What’s your scariest experience, so far, as a young writer?

Putting myself out there has definitely been the most frightening experience for me. Before this contest, I had put my stories on an online platform, and it completely failed. No one read it. This experience made me feel extremely unmotivated. I wondered if my writing was really that repulsive that it scared away all my potential readers. It wasn’t until my English teacher, Ms. Tinoco, recommended this contest to me that I realized I had the potential to be a great writer. With the deadline approaching, I threw all qualms about failing out the window, and threw myself into writing a love story (which was a completely spontaneous decision, by the way, as I am a fifteen-year-old high schooler who has had no experience in love whatsoever). Even though going out of my comfort zone was my scariest experience, it was by far the most rewarding one as well, and I would like to thank Ms. Tinoco for being the person to support me in this journey. I want to thank my friend Nidhi Deshmukh as well, as she was the one who edited and encouraged me during the new process.

How did you first come to learn about the “untranslatable” phrases in your poem?

The phrases are all over Pinterest, so it was very easy for my twelve-year-old self, who was keen on scrolling through the app from day to night, to run into them. Something about the mystery that shrouded the meaning of the words lured me in, the way that I would never be able to fully understand them. After spontaneously deciding to write a love story, I realized that, like the phrases, love and emotions can never be fully understood. The two made a perfect combination, and after that, I searched high and low through the internet to find the perfect words to convey the meaning of my poems.

 

 

What’s the best piece of advice you’ve been given?

Show, not tell. This is one of the most common pieces of advice given in writing, but it has been the most impactful for me. After reading Ingri’s work, I realized that the feeling it gave me could never be simply told to me. To give my readers that feeling, I needed to spin my words into an intricately woven web that portrayed the feeling I wanted to convey. To do that, I would need to attach large concepts to my writing by using specifically chosen words. An example would be, if I want to make my readers feel that something is large and indescribable, my go-to would be the sky or space. Instead of saying “the stars twinkled,” I would use phrases such as “swirls of crystalline stars and dashes of pearl powder,” using specific words that harmonize well together to create a melody of words.

Professionally, what are your goals?

I honestly have no idea.

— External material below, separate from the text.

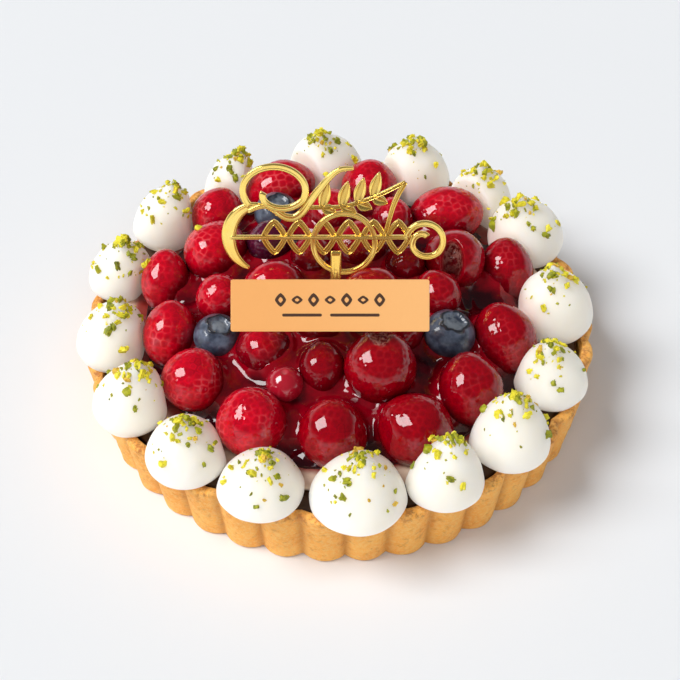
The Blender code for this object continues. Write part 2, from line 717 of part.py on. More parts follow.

As a high schooler, it’s a question I get a lot, but I never know the answer to. And I don’t feel like I need to know the answer to it, not yet at least. Writing is something that I thoroughly enjoy, but I haven’t explored it enough yet. In fact, I haven’t explored a lot of things, so I have yet to discover the one thing that I want to dedicate my life’s work to. Hopefully I will one day, but that day hasn’t come yet.